The quality of skills, education and training is a critical issue in any industry. If the provision of these factors is good, it can result in better decision-making and create a more attractive destination for new employees. Several questions are worth asking. How well are these provided in the public and private sectors in the transport industry? Are there good links between the education sector and employers? Are there areas of education and skills training that could be improved? And crucially how can a career in transport attract the brightest and best young people?
The ITC hosted a Discussion Evening to debate these issues on 8th April 2014 chaired by Kris Beuret OBE, an ITC Commissioner and Director of Social Research Associates. The subject was introduced via presentations from a distinguished panel comprising: Keith Mitchell, Chairman of Peter Brett Associates; Dr Tony Whiteing, Head of Education at ITS Leeds University; Paul Nowak, Assistant General Secretary of TUC; and Martin Richards OBE, from the Transport Planning Society.
The guest speakers focused on a number of key issues:
- Keith Mitchell began by pointing out the very broad range of skills required by transport planners, who now have to work within a complex and rapidly changing legal and policy framework. He noted that the private sector had made strong progress in adopting the TPS professional development scheme, although some companies still have a way to go before gaining the full benefit of this approach. However, he described a crisis in the public sector, where resources are increasingly stretched, where many senior figures had taken early retirement or moved into consultancy, and where training budgets have been dramatically reduced despite increased demands on transport planners. This, he said, resulted in a number of undesirable outcomes, including a lack of leadership on transport and land use planning issues at senior levels within local authorities, a reduced capacity to act as an intelligent client, a focus on cost-reduction above value-creation, and missed opportunities to stimulate growth and capture value to support public services aims: all problems that need to be addressed.
- Dr Tony Whiteing explained the ways that transport degree programmes could help to address skills and education needs within the industry. He outlined the skills that transport graduates should acquire, including subject specific skills, transferable skills, numerical and statistical competence, good communication and presentation skills, and a high standard of ethics and responsibility to maintain good practice and high standards.. All these helped the employability of students, although there were concerns that more work experience was needed by students. He noted that UK students would be more attracted to courses if there existed better funding and more opportunity for part-time learning. He concluded by noting changes he would like to see in the Masters courses offered by Leeds University, including a greater focus on modelling, a stronger emphasis on quantitative and statistical analysis, and encouraging students to undertake an integrated practical project and internships.
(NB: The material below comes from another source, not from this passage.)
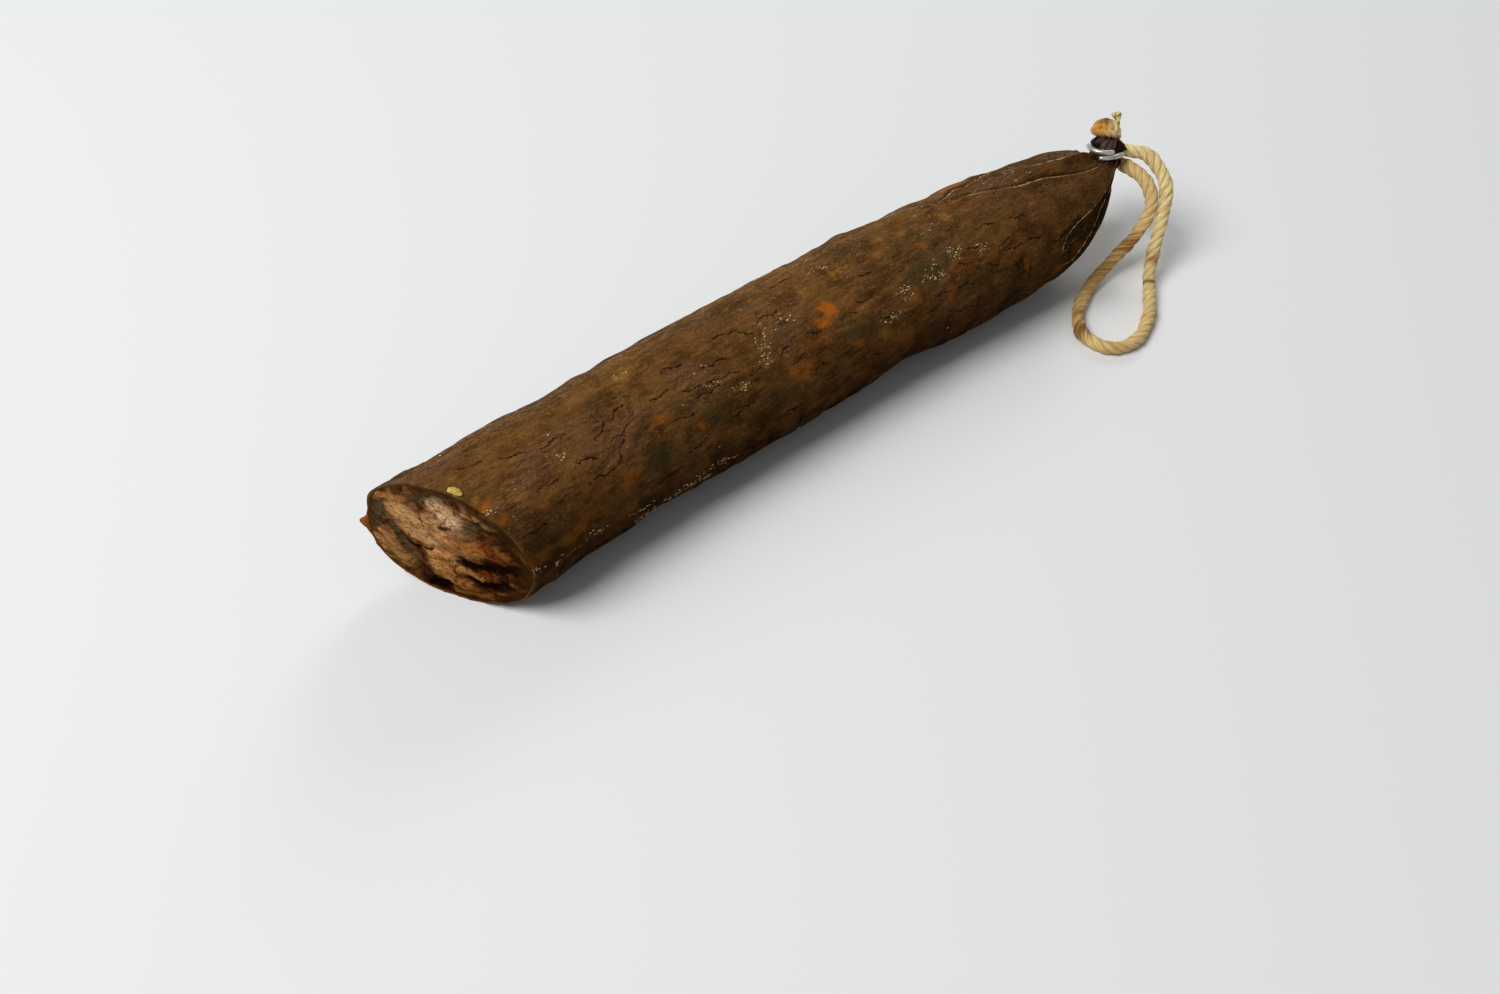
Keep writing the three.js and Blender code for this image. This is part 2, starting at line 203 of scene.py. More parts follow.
def add(tree, kind, settings=None, **inputs):
    """A shader node with its settings, its values and the links into it."""
    node = tree.nodes.new("ShaderNode" + kind)
    for key, value in (settings or {}).items():
        setattr(node, key, value)
    return fill(node, **inputs)


def maths(operation, *values):
    """The result of a Math node. One of its values at least is the output of another node."""
    linked = [value for value in values if isinstance(value, bpy.types.NodeSocket)]
    node = add(linked[0].node.id_data, "Math", {"operation": operation})
    for socket, value in zip(node.inputs, values):
        feed(socket, value)
    return node.outputs[0]


def times(first, *others):
    for other in others:
        first = maths("MULTIPLY", first, other)
    return first


def blend(factor, low, high, mode="MIX"):
    """The result of mixing two colours."""
    node = add(factor.node.id_data, "Mix", {"data_type": "RGBA", "blend_type": mode})
    feed(node.inputs[0], factor)
    for index, colour in ((6, low), (7, high)):
        feed(node.inputs[index], colour if isinstance(colour, bpy.types.NodeSocket) else (*colour, 1))
    return node.outputs[2]


def between(value, low, high, start=0.0, end=1.0):
    """A value spread smoothly from low..high to start..end."""
    node = add(value.node.id_data, "MapRange", {"interpolation_type": "SMOOTHSTEP"}, Value=value)
    return fill(node, From_Min=low, From_Max=high, To_Min=start, To_Max=end).outputs[0]


def layered(colour, layers):
    """Colours laid over one another. Each layer: a value, low, high, its cover at low and at high, tint."""
    for value, low, high, start, end, laid in layers:
        colour = blend(between(value, low, high, start, end), colour, laid)
    return colour


def clouds_at(place, scale, detail=2.0, roughness=0.5, distortion=0.0):
    """Outputs of a noise texture: its value first, then its colour."""
    node = add(place.node.id_data, "TexNoise", Vector=place, Scale=scale, Detail=detail, Roughness=roughness)
    return fill(node, Distortion=distortion).outputs


def stretched(place, *scale):
    return add(place.node.id_data, "Mapping", Vector=place, Scale=scale).outputs[0]


def bumped(height, strength, distance):
    return add(height.node.id_data, "Bump", Strength=strength, Distance=distance, Height=height).outputs[0]


def mask_of(tree, name, output="Fac"):
    return add(tree, "Attribute", {"attribute_name": name}).outputs[output]


def new_material(name):
    material = bpy.data.materials.new(name)
    material.use_nodes = True
    return material, material.node_tree, material.node_tree.nodes["Principled BSDF"]


# Hemp: pale straw fibres that follow the twist, with darker ones among them. The masks hold the stains, and
# painted shade in the grooves between the strands
hemp, tree, shader = new_material("hemp twine")
fibre_place = mask_of(tree, "fibre", "Vector")
fine = clouds_at(fibre_place, 1, 4, 0.65)[0]
broad = clouds_at(fibre_place, 0.23)[0]
straw = blend(between(fine, 0.36, 0.62), (0.4, 0.235, 0.07), (0.98, 0.81, 0.38))
straw = layered(straw, [
    (broad, 0.38, 0.66, 0, 0.6, (0.9, 0.75, 0.36)),
    # Painted shade in the grooves between the strands
    (mask_of(tree, "hollow"), 0.1, 1.1, 0, 0.48, (0.24, 0.13, 0.035)),
])
straw = blend(mask_of(tree, "amber"), straw, (0.62, 0.27, 0.035))
rusty = times(mask_of(tree, "rust"), between(broad, 0.36, 0.6, 0.15, 1.5), 1.25)
straw = blend(maths("MINIMUM", rusty, 0.9), straw, (0.31, 0.115, 0.016))
soiled = times(mask_of(tree, "dark"), between(fine, 0.3, 0.6, 0.5, 1.1))
straw = blend(maths("MINIMUM", soiled, 0.92), straw, (0.055, 0.022, 0.009))
fill(
    shader, Base_Color=straw, Roughness=0.85, Specular_IOR_Level=0.12, Sheen_Weight=0.15,
    Normal=bumped(fine, 0.55, 0.00035),
)


def rope(line, at, radii, strands, lay, seed=1.0):
    """Points, faces, fibre places and groove mask of a twisted rope along a line, closed at both ends. The
    groove mask is painted shade.
    """
    theta = np.arange(ROPE_AROUND) * 2 * np.pi / ROPE_AROUND
    spin = theta - (2 * np.pi * at / lay)[:, None]
    phase = spin * strands
    off = np.abs((phase + np.pi) % (2 * np.pi) - np.pi) / strands
    reach = 1 - STRAND_SIZE
    lobes = reach * np.cos(off) + np.sqrt(STRAND_SIZE**2 - (reach * np.sin(off)) ** 2)
    uneven = grain(np.stack([at / 9, 0 * at, 0 * at], 1), seed)
    fatter = 1 + 0.07 * np.sin(np.round(phase / (2 * np.pi)) * 2.4 + at[:, None] / 7 + seed)
    radius = radii[:, None] * lobes * fatter * (1 + 0.05 * uneven[:, None])
    points, faces = round_tube(line, radius, ROPE_AROUND, 0.3 * radii[[0, -1]])
    ring = np.stack([np.broadcast_to(at[:, None] / 3.2, spin.shape), np.cos(spin) * 9, np.sin(spin) * 9], -1)
    valley = fade(0.85, 0.97, lobes)
    return points, faces, np.vstack([ring.reshape(-1, 3), ring[[0, -1], 0]]), np.r_[valley.ravel(), 0, 0]


tucked_in = np.array([[179.6, 0.6, 42.3], [181.5, -2.0, 42.4]])
tucked_out = np.array([[180.6, 0.2, 36.6]])
loop_line, loop_at = smooth_line(np.vstack([tucked_in, TWINE_ROUTE, tucked_out]), LOOP_STEP)
loop_length = loop_at[-1]
to_end = loop_length - loop_at
loop_radii = 1.08 * TWINE_RADIUS * (0.62 + 0.38 * ease(0, 7, loop_at) * ease(0, 6, to_end))
loop_radii = loop_radii * (1 + 0.09 * bell((loop_at - 18) / 20) + 0.09 * bell((to_end - 16) / 16))
points, faces, fibre, hollows = rope(loop_line, loop_at, loop_radii, STRANDS, LAY_LENGTH)
along = np.r_[np.repeat(loop_at, ROPE_AROUND), loop_at[[0, -1]]]
rust_mask = 0.12 * ease(35, 80, along)
amber_mask = 0.2 * ease(50, 110, along) + 0.3 * bell((along - 178) / 14)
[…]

- Paul Nowak addressed the need for improved skills training at all levels in the sector, including non-strategic roles. He noted that the UK faced a broad skills challenge, where too many people struggled with issues such as basic literacy and numeracy. He noted that 1/3 of UK employers do not support any training for employees, which has contributed to 22% of vacancies due to skill-shortages, costing the UK £1.2 billion per year. In transport there were particular challenges because the sector spent only half the national average on training per employee. He noted that extra investment in skills and training would pay off due to unmet demand for educational opportunities, resulting in better employee performance. In raising skills across the sector, Paul suggested that Trade Unions were a crucial part of the solution.
- Martin Richards focused strongly on the needs of the younger generation entering the industry. He noted that the core skills required by transport planners were often not being met by the school education system. Employers prefer to recruit graduates, and while school leaver entry is limited the TPS will continue to monitor interest training for school leavers. Most major consultants are committed to training, using the TPS Professional Development Scheme, but some are not. He suggested there is a serious problem in the public sector, with a real decline in the ability of many local authorities to be truly intelligent clients, managing out-sourced work to ensure delivery of relevant outcomes and value for money. Martin recommended that we need to ensure school leavers have better basic skills, that more employees should hire school leavers, that many employers raise the standards of their training structures, that skills training needed to be rebuilt in the public sector, and that Universities should adapt Masters courses to meet changing skill needs.
A number of themes were raised in the subsequent discussion. These included the skills and recruitment challenges that are currently facing the transport industry, with the recession impacting transport significantly with high rates of redundancy, early retirement and budget cuts. Delegates noted that we need to be aware that skills and training need to be improved across the transport sector, across all modes (including private hire), and across all disciplines such as transport and spatial planners.
It was recognized by delegates that universities, schools and employers all play a role in addressing this skills gap in the transport sector, and the question was raised of how we can make transport ‘sexy’ in order to attract more young people and women into the profession. It was made clear that those already working and operating in the transport sector need to be positive advocates for the industry. Additionally, efforts should be made to emphasise the value of transport for the UK economy and government, and local authorities and government should work to promote the value of transport as they are in a good position to effect changes in education and skills development within the industry.